## Records supplied
— Begin —
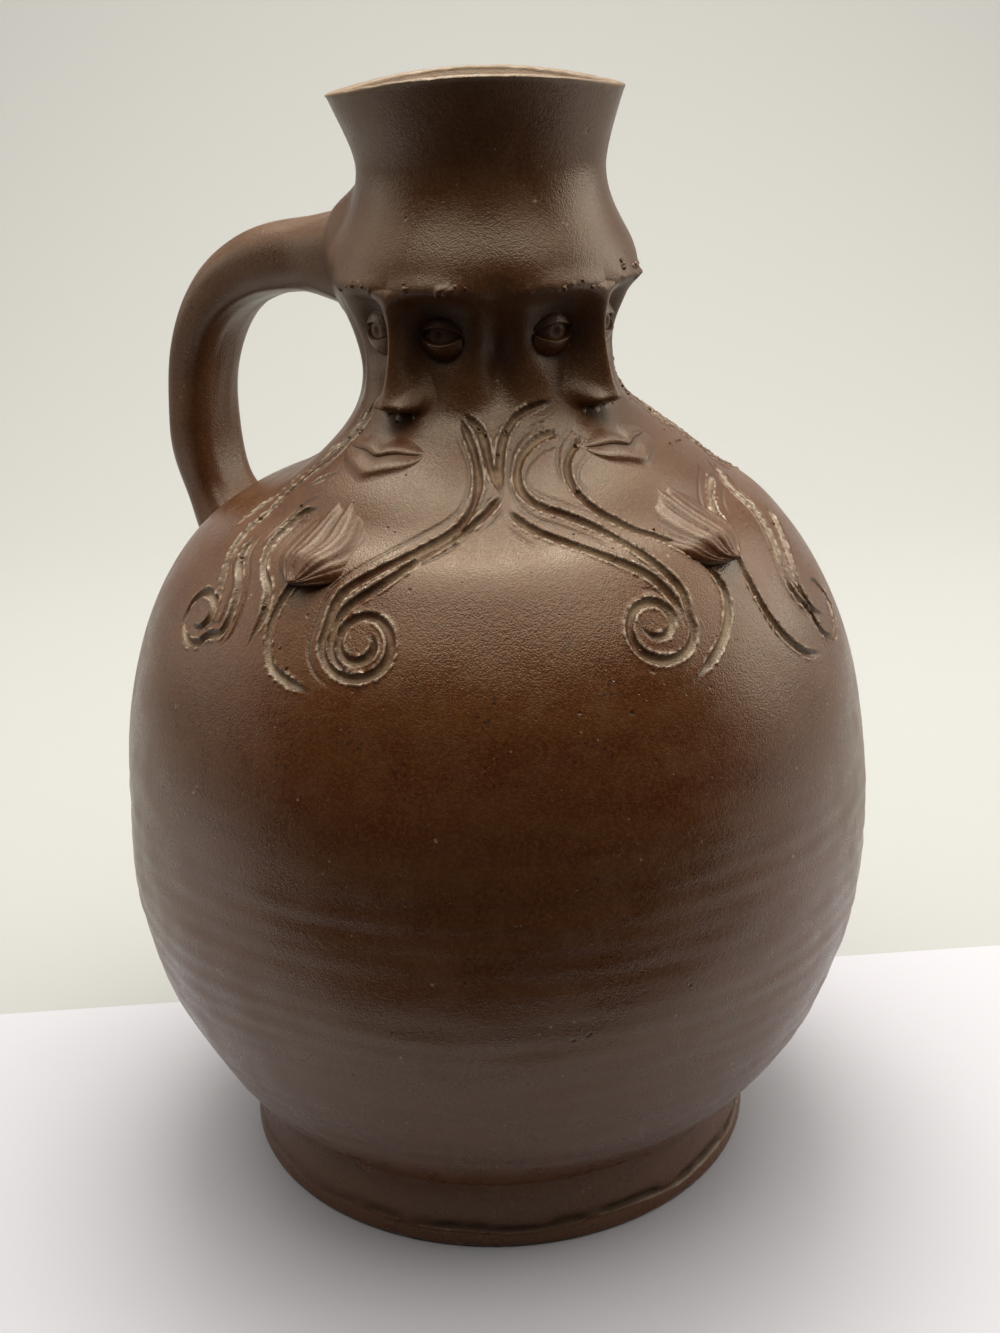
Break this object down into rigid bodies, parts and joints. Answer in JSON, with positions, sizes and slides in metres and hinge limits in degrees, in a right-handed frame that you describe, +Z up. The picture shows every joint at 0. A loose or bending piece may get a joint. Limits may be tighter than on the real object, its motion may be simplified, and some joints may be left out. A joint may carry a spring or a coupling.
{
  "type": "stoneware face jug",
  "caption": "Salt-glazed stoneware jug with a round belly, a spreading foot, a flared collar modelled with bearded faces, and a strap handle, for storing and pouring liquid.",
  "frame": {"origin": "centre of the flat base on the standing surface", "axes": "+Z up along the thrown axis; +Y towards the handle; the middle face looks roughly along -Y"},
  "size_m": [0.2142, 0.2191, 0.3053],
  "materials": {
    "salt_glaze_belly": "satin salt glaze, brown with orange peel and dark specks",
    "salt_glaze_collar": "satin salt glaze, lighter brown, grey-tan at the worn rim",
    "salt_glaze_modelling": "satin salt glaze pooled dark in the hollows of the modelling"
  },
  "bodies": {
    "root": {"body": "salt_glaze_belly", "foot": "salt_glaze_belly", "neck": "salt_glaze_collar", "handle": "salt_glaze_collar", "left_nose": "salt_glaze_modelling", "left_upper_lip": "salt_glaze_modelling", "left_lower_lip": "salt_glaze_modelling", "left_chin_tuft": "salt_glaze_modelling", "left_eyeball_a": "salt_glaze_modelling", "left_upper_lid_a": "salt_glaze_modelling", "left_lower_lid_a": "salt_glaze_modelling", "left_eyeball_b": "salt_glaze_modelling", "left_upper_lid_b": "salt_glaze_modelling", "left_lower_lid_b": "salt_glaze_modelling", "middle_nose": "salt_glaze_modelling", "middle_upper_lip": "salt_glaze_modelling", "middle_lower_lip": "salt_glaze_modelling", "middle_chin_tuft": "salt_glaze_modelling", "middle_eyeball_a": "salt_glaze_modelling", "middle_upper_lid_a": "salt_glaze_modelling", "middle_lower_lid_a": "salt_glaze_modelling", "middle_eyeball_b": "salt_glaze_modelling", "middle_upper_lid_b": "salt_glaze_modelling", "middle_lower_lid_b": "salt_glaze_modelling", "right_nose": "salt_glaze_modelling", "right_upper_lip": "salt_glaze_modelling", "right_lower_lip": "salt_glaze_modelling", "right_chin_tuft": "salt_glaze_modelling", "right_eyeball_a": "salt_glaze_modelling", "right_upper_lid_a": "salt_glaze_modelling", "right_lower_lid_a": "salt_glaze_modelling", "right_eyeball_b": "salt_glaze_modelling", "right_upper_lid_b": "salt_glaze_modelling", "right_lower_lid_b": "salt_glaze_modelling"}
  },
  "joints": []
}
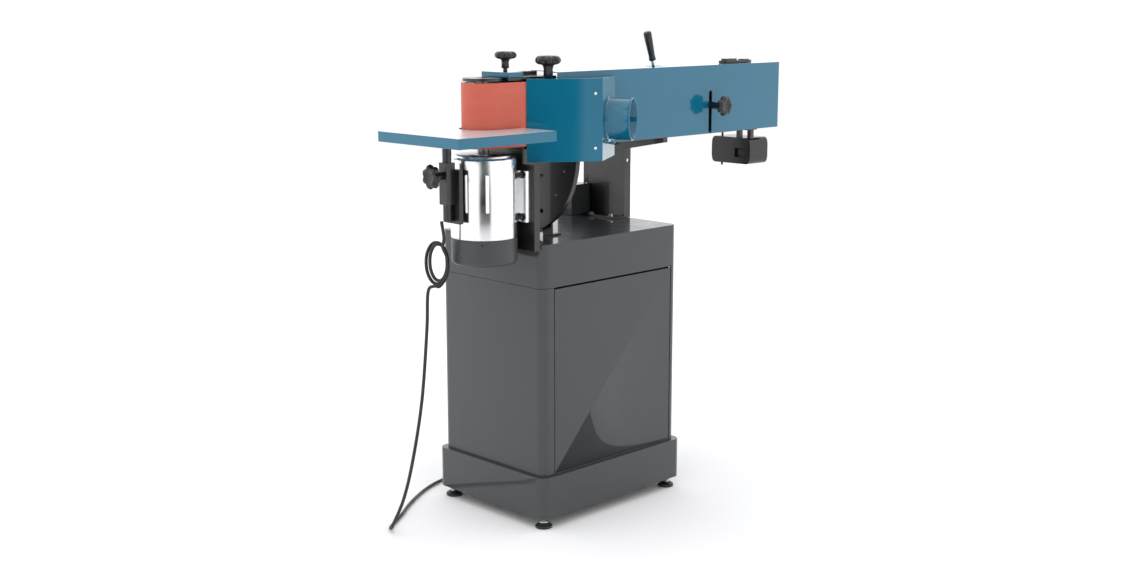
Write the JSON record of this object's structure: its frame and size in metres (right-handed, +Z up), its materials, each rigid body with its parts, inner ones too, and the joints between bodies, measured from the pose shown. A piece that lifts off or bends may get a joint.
— End —
## Directions
Repeat every line of the records above exactly.

## Exercise response
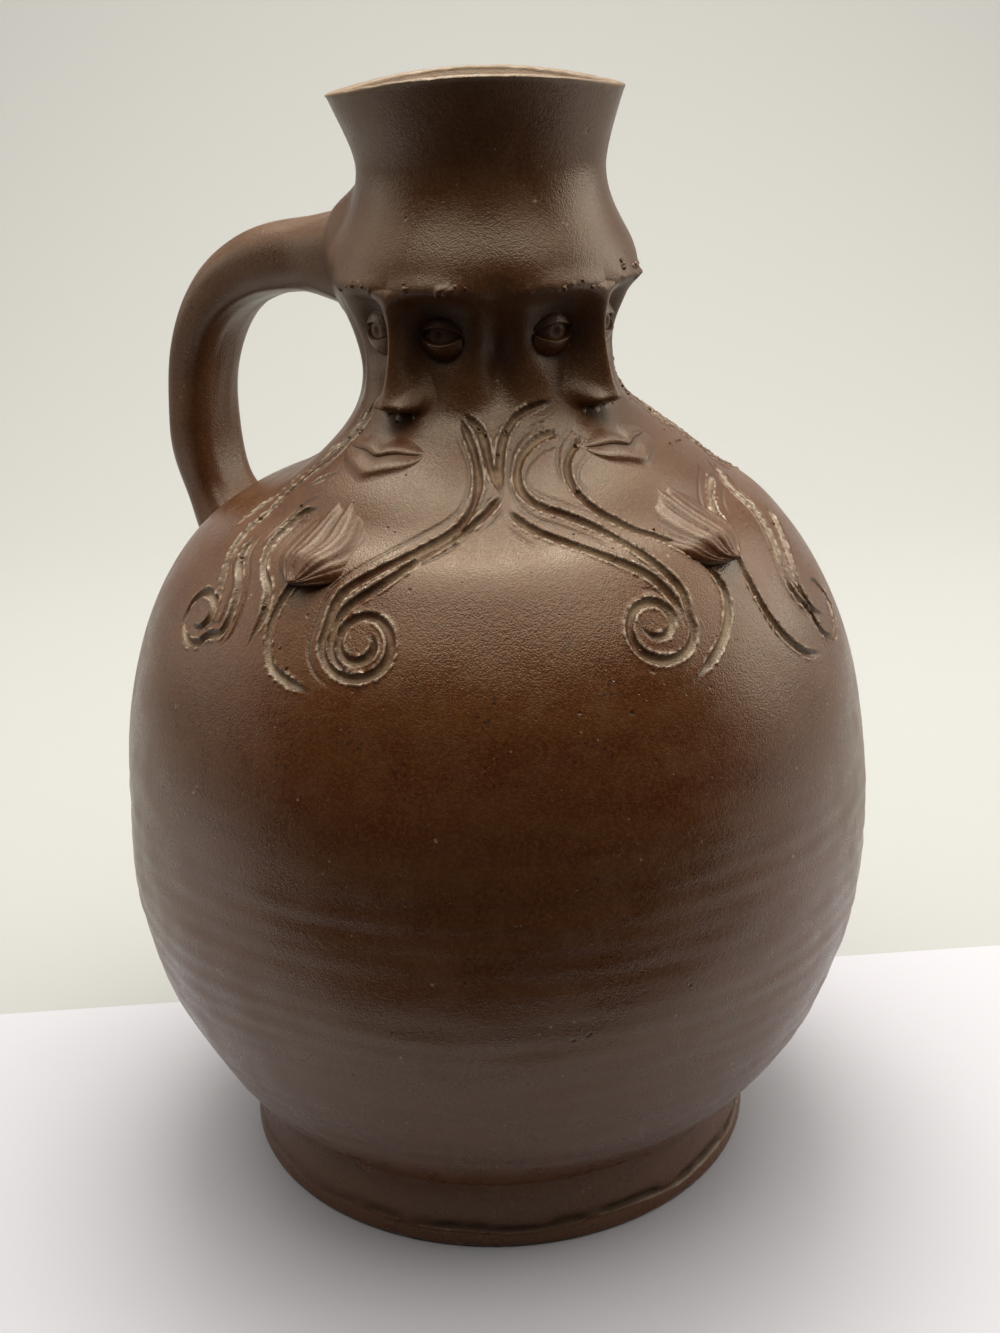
Break this object down into rigid bodies, parts and joints. Answer in JSON, with positions, sizes and slides in metres and hinge limits in degrees, in a right-handed frame that you describe, +Z up. The picture shows every joint at 0. A loose or bending piece may get a joint. Limits may be tighter than on the real object, its motion may be simplified, and some joints may be left out. A joint may carry a spring or a coupling.
{
  "type": "stoneware face jug",
  "caption": "Salt-glazed stoneware jug with a round belly, a spreading foot, a flared collar modelled with bearded faces, and a strap handle, for storing and pouring liquid.",
  "frame": {"origin": "centre of the flat base on the standing surface", "axes": "+Z up along the thrown axis; +Y towards the handle; the middle face looks roughly along -Y"},
  "size_m": [0.2142, 0.2191, 0.3053],
  "materials": {
    "salt_glaze_belly": "satin salt glaze, brown with orange peel and dark specks",
    "salt_glaze_collar": "satin salt glaze, lighter brown, grey-tan at the worn rim",
    "salt_glaze_modelling": "satin salt glaze pooled dark in the hollows of the modelling"
  },
  "bodies": {
    "root": {"body": "salt_glaze_belly", "foot": "salt_glaze_belly", "neck": "salt_glaze_collar", "handle": "salt_glaze_collar", "left_nose": "salt_glaze_modelling", "left_upper_lip": "salt_glaze_modelling", "left_lower_lip": "salt_glaze_modelling", "left_chin_tuft": "salt_glaze_modelling", "left_eyeball_a": "salt_glaze_modelling", "left_upper_lid_a": "salt_glaze_modelling", "left_lower_lid_a": "salt_glaze_modelling", "left_eyeball_b": "salt_glaze_modelling", "left_upper_lid_b": "salt_glaze_modelling", "left_lower_lid_b": "salt_glaze_modelling", "middle_nose": "salt_glaze_modelling", "middle_upper_lip": "salt_glaze_modelling", "middle_lower_lip": "salt_glaze_modelling", "middle_chin_tuft": "salt_glaze_modelling", "middle_eyeball_a": "salt_glaze_modelling", "middle_upper_lid_a": "salt_glaze_modelling", "middle_lower_lid_a": "salt_glaze_modelling", "middle_eyeball_b": "salt_glaze_modelling", "middle_upper_lid_b": "salt_glaze_modelling", "middle_lower_lid_b": "salt_glaze_modelling", "right_nose": "salt_glaze_modelling", "right_upper_lip": "salt_glaze_modelling", "right_lower_lip": "salt_glaze_modelling", "right_chin_tuft": "salt_glaze_modelling", "right_eyeball_a": "salt_glaze_modelling", "right_upper_lid_a": "salt_glaze_modelling", "right_lower_lid_a": "salt_glaze_modelling", "right_eyeball_b": "salt_glaze_modelling", "right_upper_lid_b": "salt_glaze_modelling", "right_lower_lid_b": "salt_glaze_modelling"}
  },
  "joints": []
}
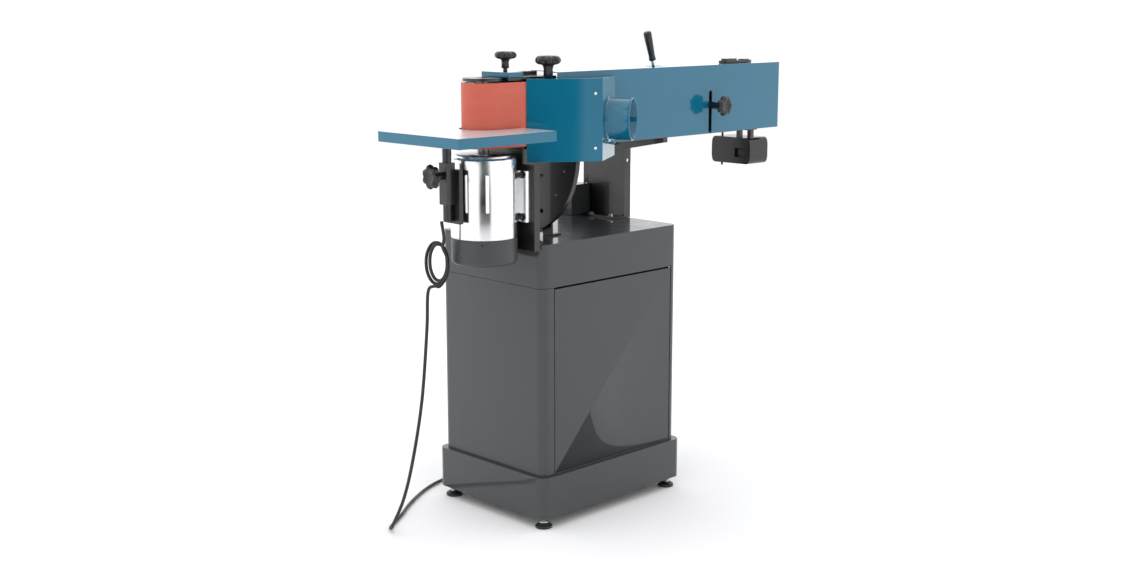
Write the JSON record of this object's structure: its frame and size in metres (right-handed, +Z up), its materials, each rigid body with its parts, inner ones too, and the joints between bodies, measured from the pose shown. A piece that lifts off or bends may get a joint.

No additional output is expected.